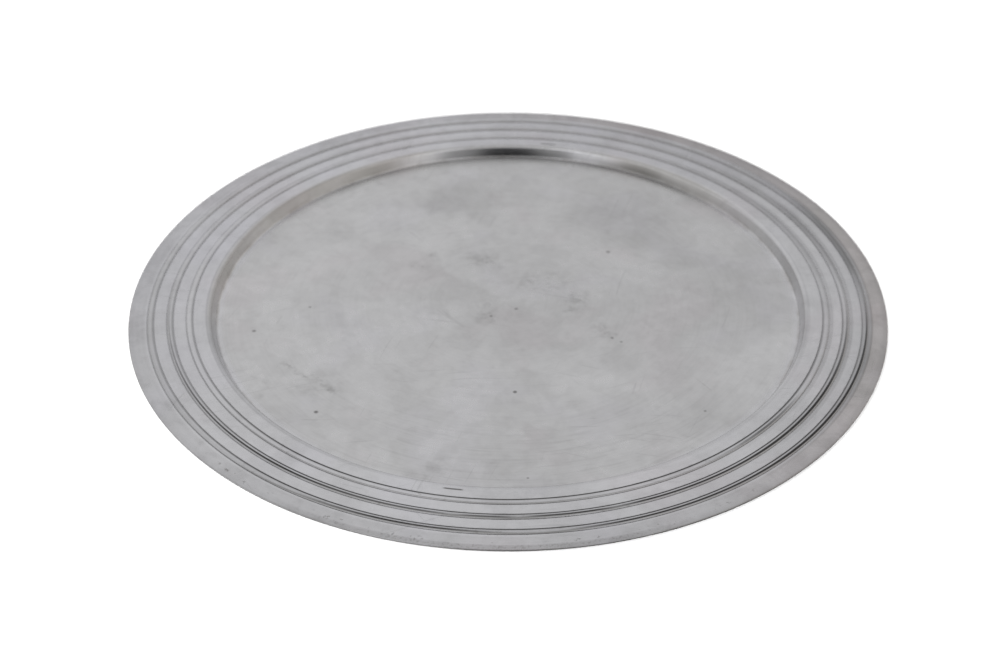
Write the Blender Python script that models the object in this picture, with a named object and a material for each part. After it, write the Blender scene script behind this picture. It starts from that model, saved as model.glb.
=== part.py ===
"""Offering plate: a sheet-metal dish with a shallow well and a broad, nearly level rim, and three
crowned reed wires lying in ring-shaped seats cut into that rim.

Frame: metres, +Z up, origin at the centre of the underside of the base, on the table the plate
stands on. Sections are drawn in millimetres as (x, z) points, x being the radius.
"""

import math

import bpy

MM = 0.001

# Dish, in millimetres
PLATE_R = 152.5          # outside radius of the rim
SHEET_T = 0.9            # gauge of the sheet
HALF_T = SHEET_T / 2
DEPTH = 4.7              # floor of the well down from the top of the rim, at the lip
RIM_RISE = 0.45          # how much higher the rim is at the start of its outer strip than at the lip
BEND_R = 118.4           # radius where the middle of the floor sheet would meet the wall, unrounded
LIP_R = 120.6            # radius where the wall would meet the middle of the rim sheet, unrounded
BEND_FILLET = 1.45       # bend radius at the foot of the wall, to the middle of the sheet
LIP_FILLET = 1.55        # bend radius at the lip, to the middle of the sheet
ROLL_W = 3.6             # outer strip of the rim, eased downwards
ROLL_START_R = PLATE_R - ROLL_W
ROLL_DROP = 0.22         # drop of the strip's arc over its full width, square to the line of the rim
FLOOR_RING_R = 60.0      # radius of a ring of points that splits the floor and the base

# Reeds, in millimetres
REEDS = (                # name, crown above the rim; from the innermost out
    ("inner_reed", 0.38),
    ("middle_reed", 0.5),
    ("outer_reed", 0.5),
)
REED_FIRST_R = 128.45    # centre-line radius of the innermost reed
REED_PITCH = 7.68        # from one reed to the next
REED_W = 2.2             # width of the wire
REED_EDGE = 0.06         # height of the wire's side above the rim, before it curves over
SEAT_DEPTH = 0.36        # seat cut into the top of the rim
SEAT_GAP = 0.3           # gap each side of the wire and under it

# Smoothness
TURN_STEPS = 96          # round the plate
BEND_STEPS = 4           # round each bend of the sheet
ROLL_STEPS = 2           # along the eased outer strip
NOSE_STEPS = 5           # round the outer edge
CROWN_STEPS = 6          # over the top of a reed
SHARP_ANGLE = 40.0       # an edge that turns more than this many degrees is a crisp corner
MERGE_DISTANCE = 0.00001  # metres; joins the points on the axis and where the turn closes


def unit_vector(start, end):
    """Direction from one point to another."""
    dx, dz = end[0] - start[0], end[1] - start[1]
    length = math.hypot(dx, dz)
    return dx / length, dz / length


def fillet_arc(before, corner, after, steps):
    """Points of the arc that rounds a corner (x, z, radius) between its two neighbours."""
    x, z, radius = corner
    back_x, back_z = unit_vector(corner, before)
    ahead_x, ahead_z = unit_vector(corner, after)
    cosine = back_x * ahead_x + back_z * ahead_z
    half_angle = math.acos(max(-1.0, min(1.0, cosine))) / 2
    tangent_length = radius / math.tan(half_angle)

    # The centre lies on the line that halves the corner
    halving_x, halving_z = back_x + ahead_x, back_z + ahead_z
    to_centre = radius / math.sin(half_angle) / math.hypot(halving_x, halving_z)
    centre_x, centre_z = x + halving_x * to_centre, z + halving_z * to_centre

    start = math.atan2(z + back_z * tangent_length - centre_z, x + back_x * tangent_length - centre_x)
    end = math.atan2(z + ahead_z * tangent_length - centre_z, x + ahead_x * tangent_length - centre_x)
    turn = (end - start + math.pi) % (2 * math.pi) - math.pi
    angles = [start + turn * i / steps for i in range(steps + 1)]
    return [(centre_x + radius * math.cos(a), centre_z + radius * math.sin(a)) for a in angles]


def rounded_path(corners, steps):
    """An open run of straight lines, each inner corner (x, z, radius) replaced by an arc."""
    path = [corners[0]]
    for before, corner, after in zip(corners, corners[1:], corners[2:]):
        path += fillet_arc(before, corner, after, steps)
    return path + [corners[-1]]


def offset(path, distance):
    """The path moved sideways by a distance, to the left of its direction of travel."""
    moved = []
    for i, (x, z) in enumerate(path):
        along_x, along_z = unit_vector(path[max(i - 1, 0)], path[min(i + 1, len(path) - 1)])
        moved.append((x - along_z * distance, z + along_x * distance))
    return moved


def reed_radius(index):
    """Centre-line radius of a reed, counted from the innermost."""
    return REED_FIRST_R + index * REED_PITCH


def rim_top(radius):
    """Height at a radius of the top of the rim, where it isn't cut or eased downwards."""
    return SHEET_T + DEPTH + RIM_RISE * (radius - LIP_R) / (ROLL_START_R - LIP_R)


def seat_profile(index):
    """The cut in the top of the rim for one reed, from its inner side out."""
    reach = REED_W / 2 + SEAT_GAP
    inner, outer = reed_radius(index) - reach, reed_radius(index) + reach
    return [
        (inner, rim_top(inner)),
        (inner, rim_top(inner) - SEAT_DEPTH),
        (outer, rim_top(outer) - SEAT_DEPTH),
        (outer, rim_top(outer)),
    ]


def roll_and_nose(start):
    """The eased outer strip, as the middle of its sheet from a start point, and the edge's nose.

    The strip is an arc tangent to the rim; the nose is half-round, about the end of that arc.
    """
    start_x, start_z = start
    slope = math.atan2(RIM_RISE, ROLL_START_R - LIP_R)
    radius = (ROLL_W ** 2 + ROLL_DROP ** 2) / (2 * ROLL_DROP)
    sweep = math.asin((ROLL_W - HALF_T) / radius)
    middle = [start]
    for i in range(1, ROLL_STEPS + 1):
        angle = sweep * i / ROLL_STEPS - slope
        middle.append((
            start_x + radius * (math.sin(angle) + math.sin(slope)),
            start_z + radius * (math.cos(angle) - math.cos(slope)),
        ))

    centre_x, centre_z = middle[-1]
    nose = []
    for i in range(1, NOSE_STEPS):
        angle = sweep - slope + math.pi * i / NOSE_STEPS
        nose.append((centre_x + HALF_T * math.sin(angle), centre_z + HALF_T * math.cos(angle)))

    # Shift the points beyond the centre so that the outermost lies at the plate's radius
    shift = PLATE_R - max(x for x, _ in nose)
    nose = [(x + shift if x > centre_x else x, z) for x, z in nose]
    return middle, nose


def dish_profile():
    """Half section of the dish, from the middle of the floor over the rim and back underneath."""
    rim_end = (ROLL_START_R, HALF_T + DEPTH + RIM_RISE)
    middle = rounded_path(
        [
            (0.0, HALF_T),
            (BEND_R, HALF_T, BEND_FILLET),
            (LIP_R, HALF_T + DEPTH, LIP_FILLET),
            rim_end,
        ],
        BEND_STEPS,
    )
    top, under = offset(middle, HALF_T), offset(middle, -HALF_T)
    roll, nose = roll_and_nose(rim_end)
    roll_top, roll_under = offset(roll, HALF_T)[1:], offset(roll, -HALF_T)[1:]

    profile = [top[0], (FLOOR_RING_R, top[0][1])] + top[1:-1]
    for index in range(len(REEDS)):
        profile += seat_profile(index)
    profile += [top[-1]] + roll_top + nose
    profile += (under[1:] + roll_under)[::-1]
    return profile + [(FLOOR_RING_R, under[0][1]), under[0]]


def reed_profile(index, crown):
    """Closed section of one reed wire: flat underneath, short sides and a crowned top."""
    centre = reed_radius(index)
    half_width = REED_W / 2
    underside = SEAT_GAP - SEAT_DEPTH
    rise = crown - REED_EDGE
    radius = (half_width ** 2 + rise ** 2) / (2 * rise)
    reach = math.asin(half_width / radius)
    # Points are across from the wire's centre line and up from the top of the rim
    section = [(-half_width, underside)]
    for i in range(CROWN_STEPS + 1):
        angle = reach * (2 * i / CROWN_STEPS - 1)
        section.append((radius * math.sin(angle), crown - radius * (1 - math.cos(angle))))
    section.append((half_width, underside))
    return [(centre + x, rim_top(centre + x) + z) for x, z in section]


def turned(name, profile, closed, material, parent):
    """A solid of revolution about +Z: the section as a wire, turned by a Screw that is baked in."""
    count = len(profile)
    edges = [(i, i + 1) for i in range(count - 1)]
    if closed:
        edges.append((count - 1, 0))
    wire = bpy.data.meshes.new(name + "_section")
    wire.from_pydata([(x * MM, 0.0, z * MM) for x, z in profile], edges, [])
    piece = bpy.data.objects.new(name, wire)
    bpy.context.scene.collection.objects.link(piece)

    screw = piece.modifiers.new("turn", "SCREW")
    screw.axis = "Z"
    screw.angle = 2 * math.pi
    screw.steps = screw.render_steps = TURN_STEPS
    screw.use_merge_vertices = True
    screw.merge_threshold = MERGE_DISTANCE
    bpy.context.view_layer.update()
    evaluated = piece.evaluated_get(bpy.context.evaluated_depsgraph_get())
    solid = bpy.data.meshes.new_from_object(evaluated)
    piece.modifiers.remove(screw)
    piece.data = solid
    bpy.data.meshes.remove(wire)

    solid.name = name
    solid.materials.append(material)
    solid.shade_smooth()
    solid.set_sharp_from_angle(angle=math.radians(SHARP_ANGLE))
    piece.parent = parent


def metal(name, colour, roughness):
    """A bare metal of one colour."""
    material = bpy.data.materials.new(name)
    material.use_nodes = True
    shader = material.node_tree.nodes["Principled BSDF"]
    shader.inputs["Base Color"].default_value = (*colour, 1.0)
    shader.inputs["Metallic"].default_value = 1.0
    shader.inputs["Roughness"].default_value = roughness
    return material


for old in list(bpy.data.objects):
    bpy.data.objects.remove(old, do_unlink=True)

sheet_silver = metal("sheet_silver", colour=(0.66, 0.66, 0.67), roughness=0.36)
wire_silver = metal("wire_silver", colour=(0.62, 0.62, 0.63), roughness=0.28)

plate = bpy.data.objects.new("offering_plate", None)
bpy.context.scene.collection.objects.link(plate)

turned("dish", dish_profile(), closed=False, material=sheet_silver, parent=plate)
for index, (name, crown) in enumerate(REEDS):
    turned(name, reed_profile(index, crown), closed=True, material=wire_silver, parent=plate)
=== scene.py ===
# A shallow round dish in dulled silver plate: a flat floor, a short wall and a wide rim with a
# rolled edge, and three wires (reeds) lying in seats in the rim. It lies flat on z = 0, centred on
# the Z axis, and the camera looks from the -Y side, so +X is on the right. Lengths are in mm until
# they are scaled by MM; the stage, lamp and camera are in metres.
import functools
import math
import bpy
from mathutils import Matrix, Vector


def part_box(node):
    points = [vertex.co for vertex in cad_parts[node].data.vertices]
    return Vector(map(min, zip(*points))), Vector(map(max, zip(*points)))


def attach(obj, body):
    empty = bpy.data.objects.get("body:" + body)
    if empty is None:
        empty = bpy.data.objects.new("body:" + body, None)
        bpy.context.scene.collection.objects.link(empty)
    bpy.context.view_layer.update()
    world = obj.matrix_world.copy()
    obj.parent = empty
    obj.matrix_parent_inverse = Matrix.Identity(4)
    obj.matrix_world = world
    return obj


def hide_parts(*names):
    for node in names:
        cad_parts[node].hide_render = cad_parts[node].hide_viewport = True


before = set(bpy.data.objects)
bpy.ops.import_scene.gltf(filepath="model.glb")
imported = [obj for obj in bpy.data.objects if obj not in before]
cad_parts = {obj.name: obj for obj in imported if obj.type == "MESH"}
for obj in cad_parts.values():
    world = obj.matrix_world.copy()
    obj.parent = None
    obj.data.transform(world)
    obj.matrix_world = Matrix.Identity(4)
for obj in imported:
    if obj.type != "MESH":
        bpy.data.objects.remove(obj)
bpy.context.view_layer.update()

from types import SimpleNamespace

import bpy
import numpy as np
from mathutils import Matrix, Vector

MM = 0.001

# ---------------------------------------------------------------- sizes, read from the frame
dish_low, dish_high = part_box("dish")
RIM_R = (dish_high.x - dish_low.x) / 2 / MM             # outside radius of the rim
TOP = dish_high.z / MM                                  # top of the rim, where its outer strip starts
REEDS = ("inner_reed", "middle_reed", "outer_reed")
REED_BOX = [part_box(name) for name in REEDS]

SHEET = 0.9               # thickness of the sheet, and so the height of the floor
RIM_RISE = 0.45           # climb of the rim from the wall to the outer strip
ROLL_W, ROLL_DROP = 3.6, 0.22                           # the curved outer strip
ROLL_R = RIM_R - ROLL_W
BEND_R, BEND_FILLET = 118.4, 1.45                       # foot of the wall
LIP_R, LIP_FILLET = 120.6, 1.55                         # head of the wall
RIM_RUN = ROLL_R - LIP_R

REED_W = 2.2
REED_MID = [high.x / MM - REED_W / 2 for _, high in REED_BOX]
REED_TOP = [high.z / MM for _, high in REED_BOX]
BED_DEPTH = 0.11          # how far down the solder and dirt beside each wire lie
SEAT_HALF = 1.40          # half width of the seat
SEAT_LIP_W, SEAT_LIP_DROP = 0.16, 0.10                  # rounded lip of each seat
WIRE_HALF = 1.17          # half width of the wire as it looks, solder included
WIRE_CHAMFER = 0.04       # bottom corners of the wire
WIRE_LIFT = 0.03          # underside of the wire above the bed
SHOULDER = 0.04           # start of the crown above the rim
FLATNESS = (3.2, 2.0, 2.0)                              # the innermost wire is worn flat

# segment counts
TURN = 720
FILLET_STEPS = 12
FLOOR_RINGS, BASE_RINGS = 26, 14
ROLL_STEPS, NOSE_STEPS = 6, 12
CROWN_STEPS = 26


def rim_top(radius):
    return TOP - RIM_RISE * (ROLL_R - radius) / RIM_RUN


def crown_rise(index):
    return REED_TOP[index] - rim_top(REED_MID[index]) - SHOULDER


def add_object(name, data):
    obj = bpy.data.objects.new(name, data)
    bpy.context.scene.collection.objects.link(obj)
    return obj


# ---------------------------------------------------------------- outlines, as (radius, z)
def rounded_path(corners, steps):
    """An open run of straight lines whose inner corners (x, z, radius) are arcs."""
    path = [corners[0][:2]]
    for before, (x, z, radius), after in zip(corners, corners[1:], corners[2:]):
        corner = Vector((x, z))
        back = Vector((before[0] - x, before[1] - z)).normalized()
        onward = Vector((after[0] - x, after[1] - z)).normalized()
        half = math.acos(max(-1.0, min(1.0, back.dot(onward)))) / 2
        reach = radius / math.tan(half)
        centre = corner + (back + onward).normalized() * (radius / math.sin(half))
        first, last = corner + back * reach - centre, corner + onward * reach - centre
        start = math.atan2(first.y, first.x)
        sweep = (math.atan2(last.y, last.x) - start + math.pi) % (2 * math.pi) - math.pi
        for i in range(steps + 1):
            angle = start + sweep * i / steps
            path.append((centre.x + radius * math.cos(angle), centre.y + radius * math.sin(angle)))
    return path + [corners[-1][:2]]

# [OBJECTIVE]
Reproduce only the lines from the one containing "obj.parent = empty" through the one containing "imported = [obj", inclusive of both.

# [COMPLETED TASK]
    obj.parent = empty
    obj.matrix_parent_inverse = Matrix.Identity(4)
    obj.matrix_world = world
    return obj


def hide_parts(*names):
    for node in names:
        cad_parts[node].hide_render = cad_parts[node].hide_viewport = True


before = set(bpy.data.objects)
bpy.ops.import_scene.gltf(filepath="model.glb")
imported = [obj for obj in bpy.data.objects if obj not in before]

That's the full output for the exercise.